Carrie seems determined to do this. She spent most of the episode attempting to uncover the identity of the mole. When she couldn’t, Yevgeny laid out her only remaining option: to kill Saul and take his place as the mole’s contact, thereby uncovering the identity and removing Saul from the political landscape for good.

Danes played the dilemma she faced brilliantly, resorting to that lower lip tremble that has become her character’s trademark. But this one’s a tough decision. She knows the damage merely betraying Saul would do; now she has been practically ordered to kill him. How she gets out of this predicament is anyone’s guess.

Elsewhere, Jenna Bragg (Andrea Deck) had her own reckoning. Having spent large parts of the series being set up to fail by Carrie, she now had Carrie right where she wanted her. At the top of the episode, she was about to testify in the case against her.
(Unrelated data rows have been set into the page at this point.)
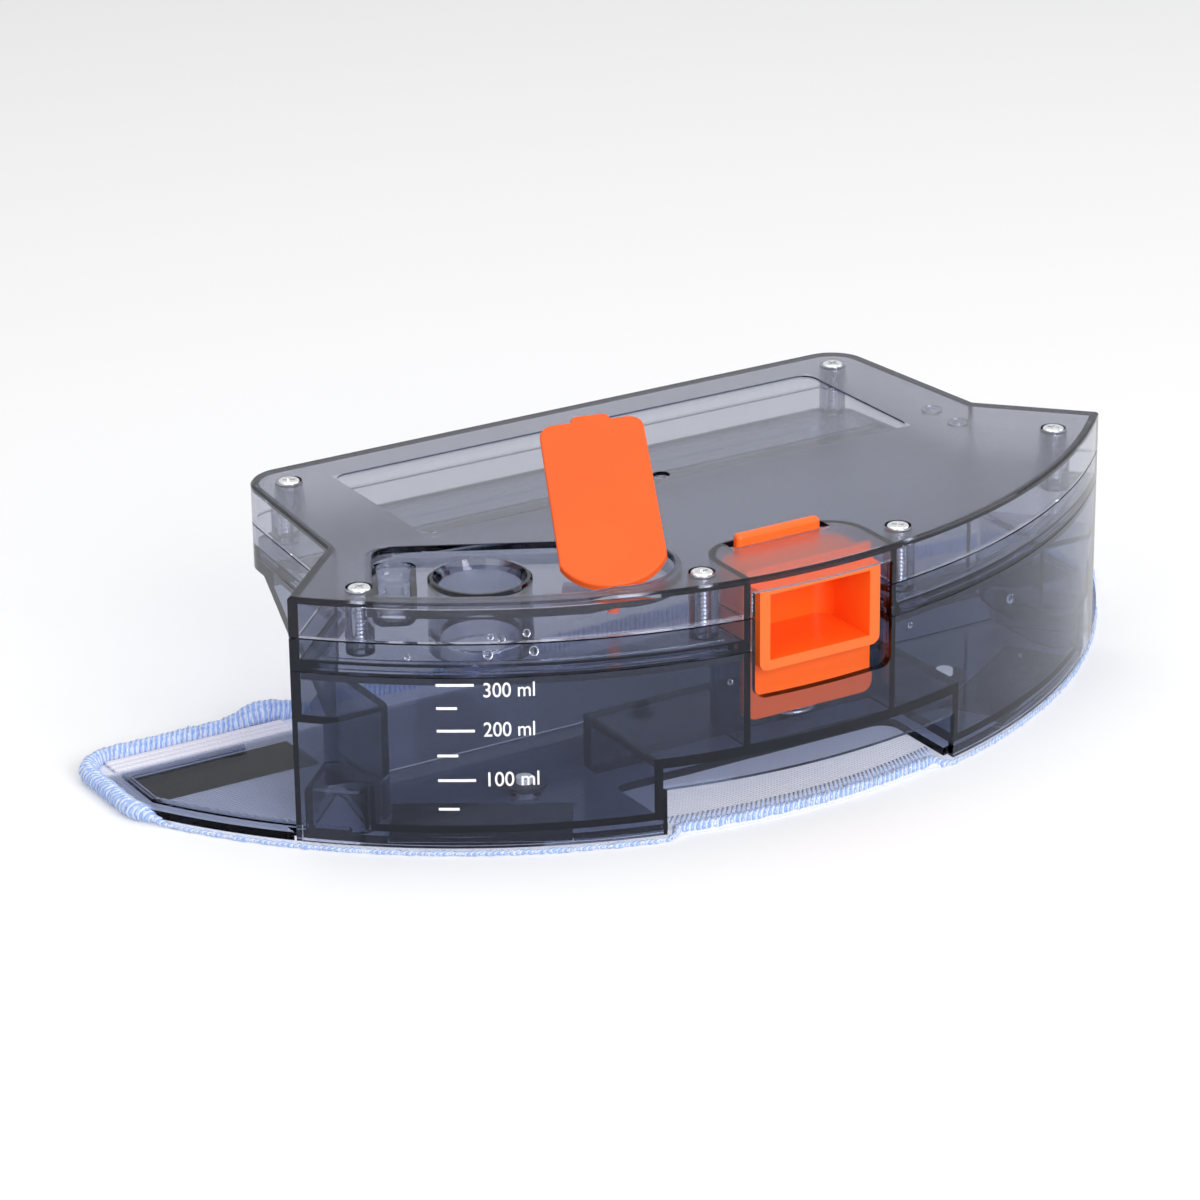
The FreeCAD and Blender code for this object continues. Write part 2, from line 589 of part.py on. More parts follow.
def latch_button():
    """Orange snap button: finger box, rear flange, top tab and spring peg."""
    outer = block((-BOX_HALF, BOX_HALF), (BOX_FRONT_Y, BOX_REAR_Y), (BOX_BOTTOM, BOX_TOP))
    outer = outer.makeFillet(BOX_REAR_CORNER, rear_uprights(outer, BOX_BOTTOM, BOX_TOP))
    low_edges = [
        edge for edge in outer.Edges if edge.BoundBox.YLength > PAST and edge.BoundBox.ZMax < BOX_BOTTOM + PAST]
    outer = outer.makeFillet(BOX_CORNER, low_edges)
    flange_y = (PLATE_FRONT_Y, PLATE_FRONT_Y + PLATE_THICK)
    flange = block((-PLATE_HALF, PLATE_HALF), flange_y, (PLATE_BOTTOM, FLANGE_TOP))
    low_edges = [
        edge for edge in flange.Edges if edge.BoundBox.YLength > PAST and edge.BoundBox.ZMax < PLATE_BOTTOM + PAST]
    flange = flange.makeFillet(FLANGE_CORNER, low_edges)
    tab_y = (TAB_MID_Y - TAB_THICK / 2, TAB_MID_Y + TAB_THICK / 2)
    tab = block((-TAB_HALF, TAB_HALF), tab_y, (BOX_TOP - PAST, LID_TOP + TAB_PROUD))
    tab = tab.makeFillet(TAB_ROUND, [edge for edge in tab.Edges if edge.BoundBox.ZMax > BOX_TOP])
    peg = Part.makeCylinder(PEG_RADIUS, PEG_LONG, Vector(0, SPRING_Y, BOX_BOTTOM + PAST / 2 - PEG_LONG))
    return outer.fuse([flange, tab, peg]).cut(finger_room()).removeSplitter()


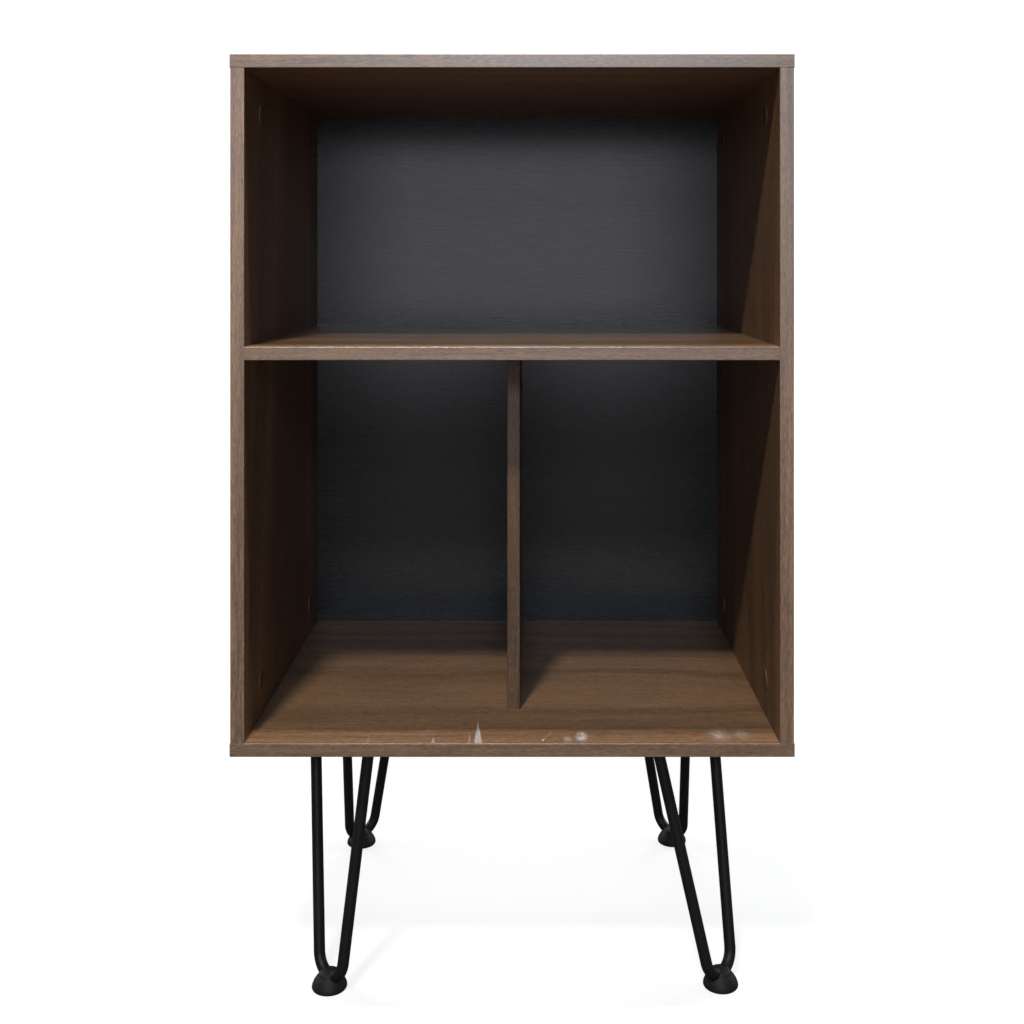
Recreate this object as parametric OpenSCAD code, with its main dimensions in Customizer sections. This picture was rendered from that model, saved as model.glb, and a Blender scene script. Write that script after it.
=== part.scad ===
// Open-fronted storage stand: a flat-pack cabinet with one shelf and one
// upright divider, carried by four bent-rod hairpin legs.
// Millimetres. Origin: centre of the footprint, at the level the feet stand on.
// +Z up, -Y towards the open front, +X to the right seen from the front.

/* [Cabinet] */
// Width of the cabinet over the top board
cab_w = 500; // [460:2:700]
// Depth of the cabinet, front edge to rear edge
cab_d = 400; // [380:2:460]
// Height of the upper compartment
upper_h = 247; // [180:1:360]
// Height of the lower compartment
lower_h = 339; // [320:1:400]
// Thickness of the lying boards and the divider
board_t = 12; // [12:1:18]
// Thickness of the side boards
side_t = 12.5; // [12:0.5:18]
// How far the top and bottom boards stand out past the sides
overhang = 0.5; // [0:0.1:2]
// Thickness of the edge bands
band_t = 1; // [0.8:0.1:1.5]
// Roundness of the outer arrises of the edge bands
band_r = 0.7; // [0.2:0.1:0.8]
// How far the upright divider stands back from the front
divider_setback = 85.5; // [20:0.5:150]
// Distance from the front edge to the face of the back panel
back_face = 381; // [350:1:385]
// Thickness of the back panel
back_t = 3; // [3:0.5:5]
// Depth of the grooves that hold the back panel
groove_d = 5; // [3:0.5:6]

/* [Fittings] */
// Distance of the front and rear fittings from the board edges
fit_inset = 70; // [50:1:90]
// Distance from a cam to the end of its board
cam_dist = 34; // [24:1:40]
// Bore for the cams
cam_d = 15; // [12:1:16]
// Diameter of the caps that cover the cams
cap_d = 19; // [17:1:22]
// Diameter of the wooden dowels
dowel_d = 6; // [5:1:8]
// Length of the wooden dowels
dowel_l = 28; // [24:1:32]

/* [Legs] */
// Height of the legs, floor to underside of the cabinet
leg_h = 233; // [180:1:350]
// Diameter of the bent steel rod
rod_d = 10.6; // [8:0.2:11]
// Radius of the bend at the foot, to the rod's centre line
bend_r = 18.6; // [14:0.2:22]
// Sideways place of the inner rod under the cabinet
inner_x = 131.7; // [120:0.1:140]
// Fore-and-aft place of the inner rod under the cabinet
inner_y = 154.5; // [145:0.5:160]
// Sideways place of the outer rod under the cabinet
outer_x = 192.2; // [180:0.1:200]
// Fore-and-aft place of the outer rod under the cabinet
outer_y = 93.2; // [85:0.1:110]
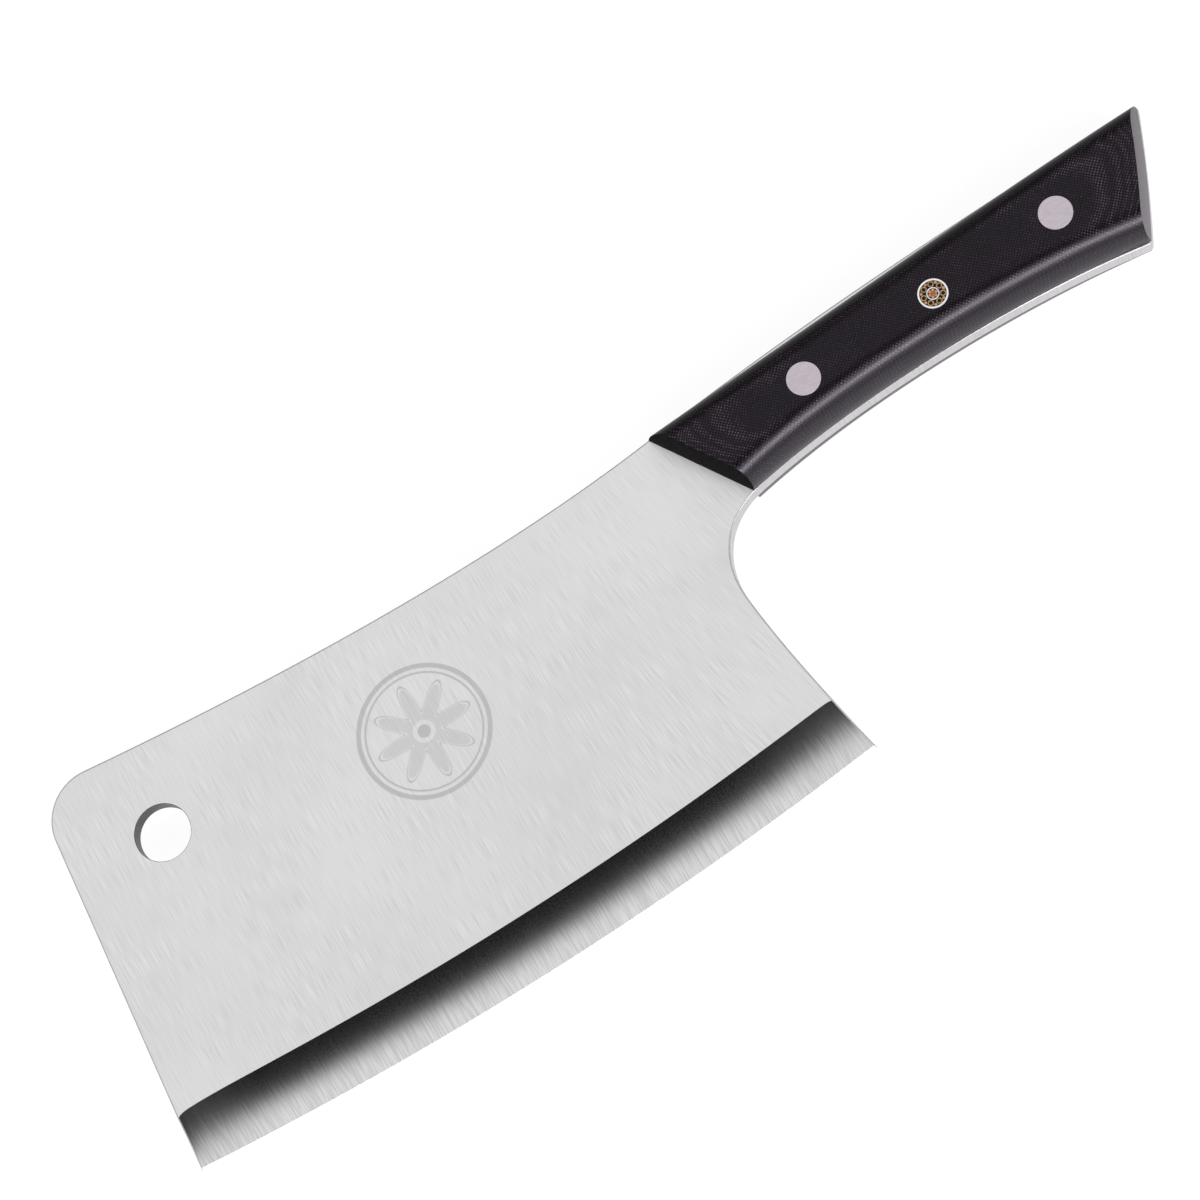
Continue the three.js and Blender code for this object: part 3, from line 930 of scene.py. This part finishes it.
def close_edge_corners(skin, wall):
    """Fills the tiny end faces between the sharpened edge and the walls at its two ends."""
    for end in (0, -1):
        skin.face([row[end] for row in wall], WALL)


def sharpen_borders(mesh):
    """Marks the lines between the flats, the hollow grind and the sharpened strip as sharp."""
    ground = {BEVEL, SHARPENED}
    kinds = {}
    for polygon in mesh.polygons:
        for key in polygon.edge_keys:
            kinds.setdefault(key, set()).add(polygon.material_index)
    for edge in mesh.edges:
        met = kinds[edge.key]
        if len(met) > 1 and met & ground:
            edge.use_edge_sharp = True


def weigh_normals(piece):
    """Keeps large flat faces looking flat next to their rounded borders."""
    modifier = piece.modifiers.new("weighted", "WEIGHTED_NORMAL")
    modifier.keep_sharp = True
    modifier.weight = 100
    apply_modifiers(piece)


# ---- handle scales


def scale_height(share, width):
    """Height of a scale's outer face, a share of the way from its lower to its upper border."""
    inset = min(share, 1 - share) * width
    shoulder = min(inset / SHOULDER_INSET, 1)
    rounding = math.sqrt(1 - (1 - shoulder) ** 2)
    return SCALE_HEIGHT * rounding + SCALE_CROWN * (1 - (2 * share - 1) ** 2)


def scale_shares(width):
    """Stations across a scale: close together on the shoulders, even on the top face."""
    turns = [math.pi / 2 * i / SHOULDER_SPANS for i in range(SHOULDER_SPANS)]
    edge = [SHOULDER_INSET * (1 - math.cos(turn)) / width for turn in turns]
    inner = SHOULDER_INSET / width
    top = [inner + (1 - 2 * inner) * i / TOP_SPANS for i in range(TOP_SPANS + 1)]
    return edge + top + [1 - share for share in reversed(edge)]


def scale_section(along):
    """One row of points over a scale's outer face, and the row under it on the tang."""
    lower, upper = bezier(SCALE_LOWER, along), bezier(SCALE_UPPER, along)
    width = (upper - lower).length
    lean = END_SLOPE * (1 - 2 * along)
    length = (bezier(SCALE_LOWER, 1) - bezier(SCALE_LOWER, 0)).length
    to_end = min(along, 1 - along) * length
    fall = END_FALL * max(0.0, 1 - to_end / END_FALL_LENGTH) ** 2
    face, base = [], []
    for share in scale_shares(width):
        foot = lower.lerp(upper, share)
        foot.x += END_BULGE * along**END_BULGE_POWER * 4 * share * (1 - share)
        height = scale_height(share, width) * (1 - fall)
        face.append((foot.x + lean * height, foot.y, HALF_STOCK + height))
        base.append((foot.x, foot.y, HALF_STOCK))
    return face, base


def mirrored(rows, side):
    return [[(x, y, side * z) for x, y, z in row] for row in rows]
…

But after confronting Carrie, and hearing the dilemma she faced, she had a change of heart. She opted against testifying until a later date, thereby buying Carrie some time and helping her uncover some secret files in the process. But this was her exit point. She had decided to quit.

Carrie looked on in dismay as Jenna announced her decision. But her reasons were sound. She felt guilty for the loss of lives of the American soldiers killed by last week’s suicide bomber. She had seen the emotional wreck that Carrie had become. Where once she thought she could make a difference, now all she sees is mess.

To Homeland‘s credit, it’s difficult not to see mirrors to real world messes… the endless merry go round of dictators and political stand-offs that have taken place since 9/11. Power corrupts. It corrodes the best of intentions.

Finally, there’s Mukha’s Russian source: a relic of the Cold War, recruited by Saul in the aftermath of the defection of another asset. She had been a teacher. But she had seen her class tortured and slaughtered for their failure prevent the defection.

This weighed heavily, so she approached Saul to be another asset. He refused, at first, until she saved him from Russian KGB agents. And since then, she has been a reliable source of intelligence. She is passing information again, informing Saul about Yevgeny’s mission, without knowing its exact details.

But her future hangs in the balance, along with Saul’s. Will she be collateral damage?

With one remaining episode to go, Homeland‘s final season now has a lot to play for and a lot to resolve. But The English Teacher was an example of the show at its finest, placing moral and ethical decisions to the fore as the fate of nations hung in the balance.

All of the principal cast were on form here, aided by some solid writing, which went some way to restoring the reputations of key characters.

It now feels like essential viewing to find out what comes next – and to see whether Homeland goes out in downbeat fashion, or can salvage some hope from a seemingly impossible situation.